What do you give to your city (actually is London if I don’t mistake) and what do you feel – as a citizen – to get back? I know that this question is embodying something we’d already treated before (Brexit) and is full of ‘thorns’ in a way….

I can only offer London my books. Many of my poems are London based. I was at school and university in London. I grew up beside the River Thames. 



Which are the places (secret or not) you like to visit in order to escape from the burst of everyday life in your town? 

I work in the city, but live in the country, in rural Kent. I prefer living in the country and walking over the fields to the train station. I love to see the country stretching out in valleys and forests, I love to walk along the hedgerows, over fields, and listen to the larks, to see the bats and owls at flight, discovering May Bugs, funghi . Arriving back from work in the evening and walking through the twilight is a wonderful experience, not least to be drenched in the darkening blues of twilight and its silhouettes. If I want peace in London, I take a riverboat at night along The Thames. They are very evocative. Isolated in transit, passing under bridges, spilling out lamp light, into the ruminating Thames, it’s almost Dantean. Furthermore, in one or two of the boats which resemble The African Queen, it’s possible to have a drink in the galley bar below decks, it’s reminiscent of the Chinese poets Li Bai or Du Fu.

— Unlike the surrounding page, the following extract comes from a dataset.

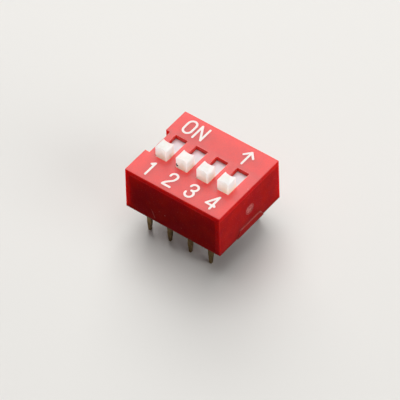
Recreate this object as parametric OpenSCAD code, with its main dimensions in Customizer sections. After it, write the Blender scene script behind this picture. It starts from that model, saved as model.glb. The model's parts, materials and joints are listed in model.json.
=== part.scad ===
// Four-position slide switch for a circuit board, in a dual in-line package.
// Millimetres. The origin is the middle of the footprint, on the plane of the board's top.
// X runs along the positions, from 1 to 4. Y runs towards the ON side. Z is up.
// The model is drawn with every slider at OFF.

/* [Package] */
// Distance between neighbouring positions
pitch = 2.54; // [2.45:0.01:2.8]
// Distance between the two rows of terminals, middle to middle
row_spacing = 7.62; // [7.3:0.01:8]
// Distance from the middle of the first or last position to the end face
end_margin = 2.03; // [1.9:0.01:2.5]
// Distance from the middle of each row to the cover's front or back face, at its foot
row_margin = 1.13; // [1:0.01:1.6]
// Height of the cover above the board
cover_height = 5.25; // [5.05:0.05:6.5]

/* [Cover] */
// Thickness of the cover's front and back walls
wall = 0.75; // [0.6:0.05:0.8]
// Thickness of the cover's top
top_wall = 0.56; // [0.4:0.02:0.7]
// Thickness of the ribs between the positions
rib = 0.4; // [0.3:0.02:0.5]
// How far each outer wall leans in between its foot and the top
draft = 0.04; // [0.01:0.01:0.1]
// Radius of the cover's outer edges
cover_edge = 0.06; // [0.03:0.01:0.25]
// Radius of the corners of the windows in the top
window_corner = 0.06; // [0.02:0.01:0.2]
// Depth of the notch that marks the end of position 1
notch_depth = 0.6; // [0.2:0.05:0.65]
// Width of that notch, along Y
notch_width = 3.4; // [2:0.1:5]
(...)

And, if I can allow myself given you work in an architecture practice, which is the library or the architecture you like more to go to read a book?

I am grateful for the Finsbury Library. I have been visiting it for the last 6-7 years, to complete Exit Rostov in my lunch hour. It doesn’t look like much from the outside, unless you have an eye for modernism. It’s quite utilitarian. Built in 1967, it has a low vaulted ceiling, with 4 arching skylights and a massive window spanning the width of the north wall. It overlooks City University, and part of The Finsbury Estate. It’s full of light and when it rains, the raindrops are amplified throughout the interior. There is usually a seat, and despite the occasional outburst from denizens with behavioural issues, it is a good place to read, write and think. 



What did you learn from life so far?

That which I have learnt, I hope I have transcribed into my books and art. If you are interested, please delve into Exit Rostov.